No obstante, también se va haciendo evidente, a medida que avanza el metraje, que la película trata un poco sobre sí misma, que es un film noir acerca de hacer un film noir en Nueva York, y que la aparición de los elementos icónicos se produce no por necesidades de la trama, sino por la razón contraria: hay una trama un poco leve porque los elementos icónicos tienen que estar ahí.
Es todo como un gran homenaje visual al film noir, tiene composiciones fotográficas muy bonitas, algún que otro movimiento de cámara muy elegante, pero con el paso de los días uno recuerda cada vez menos de qué iba.

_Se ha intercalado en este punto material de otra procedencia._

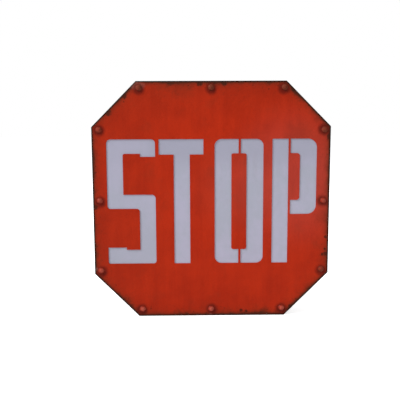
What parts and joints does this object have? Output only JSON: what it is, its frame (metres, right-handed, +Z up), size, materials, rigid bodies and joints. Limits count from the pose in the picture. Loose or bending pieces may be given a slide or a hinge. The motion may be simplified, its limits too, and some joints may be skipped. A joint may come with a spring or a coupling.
{
  "type": "stop sign",
  "caption": "Wall-hung stop sign built as a shallow riveted steel light box, with a stencil face over an opal panel.",
  "frame": {"origin": "middle of the casing's rear rim, in the wall plane", "axes": "+Z up, +X to the right as read from the front, +Y into the wall, so the face looks towards -Y"},
  "size_m": [0.4, 0.0534, 0.4],
  "materials": {
    "red_enamel": "semi-gloss red paint, worn and rusty at the rim",
    "rivet_paint": "red paint worn to brown rust",
    "opal_panel": "glossy opal",
    "casing_paint": "dark aged paint with rust",
    "zinc_steel": "dull zinc",
    "spring_steel": "bare folded sheet",
    "screw_steel": "zinc plated",
    "board_white": "white board",
    "chip_yellow": "clear yellow gel in a white frame",
    "lead_sleeve": "black sleeve",
    "inlet_plastic": "black moulding",
    "nut_brass": "machined"
  },
  "bodies": {
    "root": {"face_plate": "red_enamel", "face_rivets": "rivet_paint", "diffuser": "opal_panel", "casing": "casing_paint", "back_cover": "zinc_steel", "diffuser_clip_1": "spring_steel", "diffuser_clip_2": "spring_steel", "diffuser_clip_3": "spring_steel", "diffuser_clip_4": "spring_steel", "diffuser_clip_5": "spring_steel", "diffuser_clip_6": "spring_steel", "diffuser_clip_7": "spring_steel", "diffuser_clip_8": "spring_steel", "diffuser_clip_9": "spring_steel", "diffuser_clip_10": "spring_steel", "diffuser_clip_11": "spring_steel", "diffuser_clip_12": "spring_steel", "cover_tab_1": "casing_paint", "cover_tab_2": "casing_paint", "cover_tab_3": "casing_paint", "cover_tab_4": "casing_paint", "cover_tab_5": "casing_paint", "cover_tab_6": "casing_paint", "cover_tab_7": "casing_paint", "cover_tab_8": "casing_paint", "cover_screws": "screw_steel", "led_board_1": "board_white", "led_board_2": "board_white", "led_board_3": "board_white", "led_board_4": "board_white", "led_chips_1": "chip_yellow", "led_chips_2": "chip_yellow", "led_chips_3": "chip_yellow", "led_chips_4": "chip_yellow", "supply_lead": "lead_sleeve", "jumper_lead_1": "lead_sleeve", "jumper_lead_2": "lead_sleeve", "jumper_lead_3": "lead_sleeve", "power_inlet": "inlet_plastic", "inlet_nut": "nut_brass"}
  },
  "joints": []
}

Esta sensación se intensifica viendo al propio director, que no tiene dotes interpretativas muy evidentes, como uno de los protagonistas, así como a través de esa estructura episódica en la que se pasa de una localización a otra, de un cabaret a un estudio donde se graba música de jazz, como si se tratara de una especie de documental ficcionalizado, o de una especie de recorrido turístico al que se ha querido hacer encajar en un argumento, optándose por unos mecanismos para dotar de unidad al conjunto que me parecen un tanto pueriles (pienso en el subrayado musical que se emplea cada vez que el coche misterioso sigue a los protagonistas por la ciudad, y que no parece confiar mucho en la capacidad de los espectadores para interpretar lo que están viendo).
La desaparición del delegado francés en las Naciones Unidas es casi un “Mac Guffin” hitchcockiano (más aún teniendo en cuenta cómo el icónico edificio de la organización había tenido un papel destacado en “Con la muerte en los talones”, estrenada un año antes del título de Melville) que desemboca poco a poco en un afán de disimular las escapadas sexuales del diplomático más propio de la pudibundez protestante que de una Francia tradicionalmente orgullosa de una moral sexual más equívoca.

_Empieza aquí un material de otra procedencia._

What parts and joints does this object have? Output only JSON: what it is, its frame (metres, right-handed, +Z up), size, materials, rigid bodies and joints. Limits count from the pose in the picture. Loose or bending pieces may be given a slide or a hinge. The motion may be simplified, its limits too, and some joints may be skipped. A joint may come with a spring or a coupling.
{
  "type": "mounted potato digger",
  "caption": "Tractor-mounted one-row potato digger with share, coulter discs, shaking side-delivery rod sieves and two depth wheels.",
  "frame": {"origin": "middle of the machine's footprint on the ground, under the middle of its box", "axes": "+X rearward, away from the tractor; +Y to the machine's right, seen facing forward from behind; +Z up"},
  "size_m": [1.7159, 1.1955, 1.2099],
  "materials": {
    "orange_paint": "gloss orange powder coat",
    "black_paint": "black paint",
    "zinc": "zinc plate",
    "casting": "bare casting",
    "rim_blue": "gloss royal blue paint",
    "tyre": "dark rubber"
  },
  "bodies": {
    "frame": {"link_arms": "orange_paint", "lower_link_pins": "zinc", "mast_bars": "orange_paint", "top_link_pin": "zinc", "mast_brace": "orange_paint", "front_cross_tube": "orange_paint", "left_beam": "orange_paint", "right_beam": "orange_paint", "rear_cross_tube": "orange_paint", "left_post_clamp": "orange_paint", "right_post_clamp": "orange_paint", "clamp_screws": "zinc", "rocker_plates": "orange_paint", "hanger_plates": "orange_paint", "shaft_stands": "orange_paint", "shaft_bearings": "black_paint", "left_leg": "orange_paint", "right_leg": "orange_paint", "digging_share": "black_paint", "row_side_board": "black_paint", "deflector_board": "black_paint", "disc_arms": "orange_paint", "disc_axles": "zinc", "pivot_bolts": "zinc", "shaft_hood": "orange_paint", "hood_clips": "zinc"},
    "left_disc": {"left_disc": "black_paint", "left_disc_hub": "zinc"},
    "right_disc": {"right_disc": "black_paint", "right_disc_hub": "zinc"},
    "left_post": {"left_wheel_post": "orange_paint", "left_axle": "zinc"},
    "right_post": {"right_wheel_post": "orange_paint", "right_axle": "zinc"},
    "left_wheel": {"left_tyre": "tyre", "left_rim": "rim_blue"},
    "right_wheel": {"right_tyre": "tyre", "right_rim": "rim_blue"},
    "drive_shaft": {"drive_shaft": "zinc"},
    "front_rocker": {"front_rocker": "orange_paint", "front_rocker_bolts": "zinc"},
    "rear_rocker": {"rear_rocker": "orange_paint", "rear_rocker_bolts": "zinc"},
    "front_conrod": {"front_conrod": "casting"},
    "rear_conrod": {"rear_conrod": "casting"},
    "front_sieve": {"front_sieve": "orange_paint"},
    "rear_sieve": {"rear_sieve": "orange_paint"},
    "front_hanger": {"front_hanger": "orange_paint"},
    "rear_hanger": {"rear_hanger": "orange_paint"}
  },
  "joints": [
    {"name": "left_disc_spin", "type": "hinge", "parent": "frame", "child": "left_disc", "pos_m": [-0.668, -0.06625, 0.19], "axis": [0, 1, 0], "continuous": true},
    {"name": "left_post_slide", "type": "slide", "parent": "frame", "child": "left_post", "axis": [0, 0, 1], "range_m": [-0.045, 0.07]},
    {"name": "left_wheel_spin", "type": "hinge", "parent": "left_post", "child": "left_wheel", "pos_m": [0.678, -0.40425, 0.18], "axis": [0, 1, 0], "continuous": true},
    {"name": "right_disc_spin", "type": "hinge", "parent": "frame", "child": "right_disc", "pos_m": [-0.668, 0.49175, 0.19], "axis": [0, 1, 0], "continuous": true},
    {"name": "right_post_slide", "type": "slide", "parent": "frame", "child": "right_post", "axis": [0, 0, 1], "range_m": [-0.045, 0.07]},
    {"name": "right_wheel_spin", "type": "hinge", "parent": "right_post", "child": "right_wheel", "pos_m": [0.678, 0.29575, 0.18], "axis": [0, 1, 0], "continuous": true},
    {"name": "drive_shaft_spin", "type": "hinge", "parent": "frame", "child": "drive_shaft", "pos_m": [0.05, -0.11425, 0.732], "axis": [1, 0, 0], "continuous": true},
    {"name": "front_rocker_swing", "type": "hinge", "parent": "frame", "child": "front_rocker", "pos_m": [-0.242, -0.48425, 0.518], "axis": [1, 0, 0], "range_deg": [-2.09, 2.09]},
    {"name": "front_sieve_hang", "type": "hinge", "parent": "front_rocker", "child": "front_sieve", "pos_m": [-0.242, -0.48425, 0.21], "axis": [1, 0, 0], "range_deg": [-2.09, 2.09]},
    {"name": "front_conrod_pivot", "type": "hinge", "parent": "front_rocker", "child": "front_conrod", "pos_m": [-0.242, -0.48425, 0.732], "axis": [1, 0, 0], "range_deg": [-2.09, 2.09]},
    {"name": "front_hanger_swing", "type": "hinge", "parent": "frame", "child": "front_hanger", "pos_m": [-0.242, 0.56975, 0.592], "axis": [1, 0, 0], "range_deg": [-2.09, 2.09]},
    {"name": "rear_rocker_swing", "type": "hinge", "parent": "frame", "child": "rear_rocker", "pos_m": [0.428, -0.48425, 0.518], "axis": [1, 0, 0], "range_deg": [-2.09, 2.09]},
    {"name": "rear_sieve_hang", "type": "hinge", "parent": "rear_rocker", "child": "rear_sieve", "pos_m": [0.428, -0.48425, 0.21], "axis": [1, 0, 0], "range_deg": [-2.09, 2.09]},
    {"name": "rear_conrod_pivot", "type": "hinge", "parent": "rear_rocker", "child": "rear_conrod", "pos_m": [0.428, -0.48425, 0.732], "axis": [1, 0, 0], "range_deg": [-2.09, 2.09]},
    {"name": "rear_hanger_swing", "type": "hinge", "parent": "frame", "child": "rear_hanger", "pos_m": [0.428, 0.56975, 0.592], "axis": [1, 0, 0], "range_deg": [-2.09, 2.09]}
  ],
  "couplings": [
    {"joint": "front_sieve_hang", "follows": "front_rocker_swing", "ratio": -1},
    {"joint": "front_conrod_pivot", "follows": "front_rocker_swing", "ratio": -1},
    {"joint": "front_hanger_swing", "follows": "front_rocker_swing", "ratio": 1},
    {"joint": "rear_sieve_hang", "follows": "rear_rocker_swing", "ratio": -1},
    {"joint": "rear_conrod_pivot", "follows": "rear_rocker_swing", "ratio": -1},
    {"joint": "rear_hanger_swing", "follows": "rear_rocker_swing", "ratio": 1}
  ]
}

La subtrama sobre la pérdida de dignidad del periodista, y su lucha interna entre ambición, alcoholismo e instinto amarillista, parece una especie de compendio de varios títulos de Hawks y Wilder, como “Primera plana” o “Días sin huella”, pero siempre dejando la impresión de ser una especie de decoración accesoria, de un añadido para intentar dotar de un poco más de enjundia a una intriga que estaba quedando un tanto plana.
Unamos a todo esto la pobre iluminación de los planos nocturnos, en los que apenas vemos faros de coches (ahora que lo pienso, ahí podría estar la clave del “leit motiv” musical cuando sale el coche perseguidor, pues en ese oscuro metraje no es sencillo distinguir un vehículo de otro) y la escasa tensión reinante en lo que teóricamente debería ser un “thriller”, para terminar de redondear un título que para mí es de los más flojos de su director, de repente convertido en una especie de debutante torpe pese a contar ya en su haber con varias buenas películas, y en la que los puntos de interés temático parecen ser lo más accesorio, como la peculiar carga erótica (para un cineasta al que se suele considerar un homosexual más o menos armarizado, llama la atención cómo muestra pechos femeninos al aire en ya tres películas seguidas) o la referencia explícita al lesbianismo que también se encontrará en “Léon Morin”.
No es de extrañar que los resultados un tanto pobres de esta peli lleven a Melville a replegarse hacia un tipo de obra más cercana a sus inicios como cineasta, aunque las semillas de su característico estilo “noir” ya estaban sembradas y no tardarían en dar los frutos que todos estaban esperando.